Les premières images du film jètent brutalement le spectateur dans les affrontements des protagonistes, (un groupe d'hommes commandé par le jeune lieutenant et les partisans de l'indépendance de l'algérie), les tirs à bout portant, les corps à corps sanglants sur fond de crapahutage et d'ambuscades dans les montagnes de Kabylie. Ce n'est pas un maintien de l'ordre ou une mission de pacification que doivent accomplir les soldats français mais bien une guerre d'occupation et une chasse sans pitié des indépendantistes au milieu des civils qui deviennent les otages et les victimes des deux camps.
La violence des affrontements , l'utilisation par les troupes françaises du napalm, les tortures des prisonniers et des civils, les exactions des uns et des autres dans les villages (viols, exécutions etc....) c'est le quotidien effroyable de tous ces hommes.
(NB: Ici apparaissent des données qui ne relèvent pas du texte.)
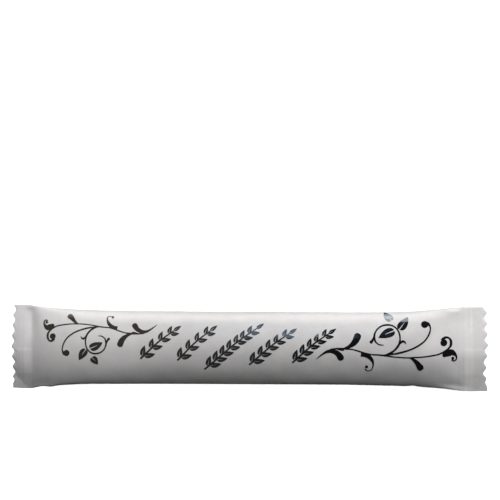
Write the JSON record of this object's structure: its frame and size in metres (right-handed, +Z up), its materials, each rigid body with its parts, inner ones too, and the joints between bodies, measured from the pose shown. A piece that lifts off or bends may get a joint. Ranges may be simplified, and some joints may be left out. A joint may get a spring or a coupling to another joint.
{
  "type": "sugar stick sachet",
  "caption": "Slim paper stick sachet of sugar with flat crimped end seals, pinked cut edges and a lapped back seam.",
  "frame": {"origin": "bottom centre of the bounding box, on the surface that the sachet lies on", "axes": "+X along the stick, +Y across it, +Z up out of the printed face"},
  "size_m": [0.12, 0.0212, 0.0065],
  "materials": {
    "printed_paper": "semi-gloss coated white paper with dark foil print"
  },
  "bodies": {
    "root": {"sachet": "printed_paper"}
  },
  "joints": []
}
Des hommes qui souffrent dans leur corps et leur âme, des hommes qui doutent du bien fondé du conflit, des hommes qui pleurent lorsqu'ils découvrent les charniers de civils ou les corps affreusement brûlés au napalm de l'ennemi, mais des hommes aussi qui assistent silencieux aux tortures des civils , aux viols aux executions et qui comme le sergent se saoulent à mort pour oublier....
Parmi ces hommes , un lieutenant ,bourré d'idéalisme , qui refuse que ses hommes participent à ces exactions et qui peu à peu sombre et se transforme un soir de folie en tortionnaire
Et puis, il y a la pression de certains supérieurs hiérarchiques qui justifient les tortures ,assistés et conseillés par d'anciens résistants à l'occupation allemande et qui eux mêmes ont été pris et torturés
il y a aussi les algériens qui ont combattu et participé à la libération de la France et qui se retrouvent en face , en ennemi dans le coté des indépendantistes
Il y a des harkis qui combattent au coté des soldats français et qui ne sont déjà plus algériens et qui ne deviendront jamais français.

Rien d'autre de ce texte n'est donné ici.